Toward Dynamic Crystal Structure Prediction: Integrating Thermodynamic and Kinetic Modeling

Abstract

Precise control over the physical properties of organic molecular crystals is crucial for the design and manufacture of pharmaceutical compounds. Many organic molecules exhibit polymorphism, the ability to exist in multiple solid-state forms, each possessing distinct physical properties such as bioavailability, density, and dissolution rate. These variations are not merely academic; they can render a pharmaceutical compound ineffective or even hazardous if the undesired polymorph forms. Achieving reliable control over polymorphism therefore requires a fundamental understanding of the mechanisms of crystallization and molecular self-assembly spanning from the molecular to the macroscopic scale. Insights into self-assembly at multiple scales offer the opportunity to elucidate the dynamics of weak intermolecular interactions, advancing both crystal engineering and materials design. Existing computational approaches to crystal structure prediction (CSP) primarily focus on identifying dense, energy-minimized packings of molecules within rationally selected space groups.
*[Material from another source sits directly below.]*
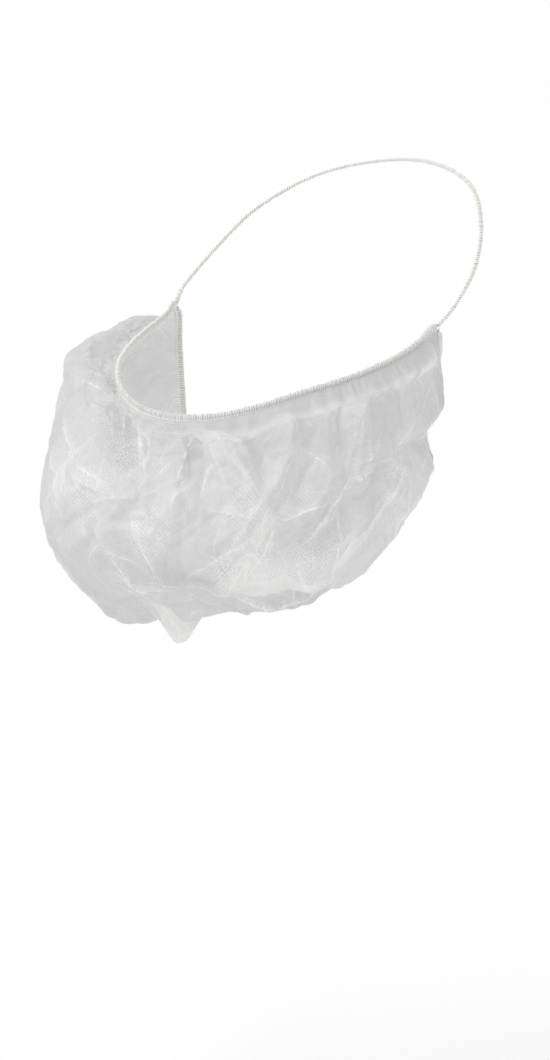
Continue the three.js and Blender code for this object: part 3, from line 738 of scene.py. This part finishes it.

Although such thermodynamic methods can enumerate possible polymorphs, they often fail to consistently reproduce the experimentally observed crystal form under realistic kinetic and solvent conditions. This review aims to establish a conceptual framework for a multiscale model of crystallization, integrating both energetic and kinetic perspectives. By critically assessing the computational methods that model molecular self-assembly, nucleation, and growth, this work outlines a pathway toward dynamic crystal structure prediction, a unified approach capable of predicting not just feasible polymorphs but also the dominant crystal form that emerges under specific crystallization conditions.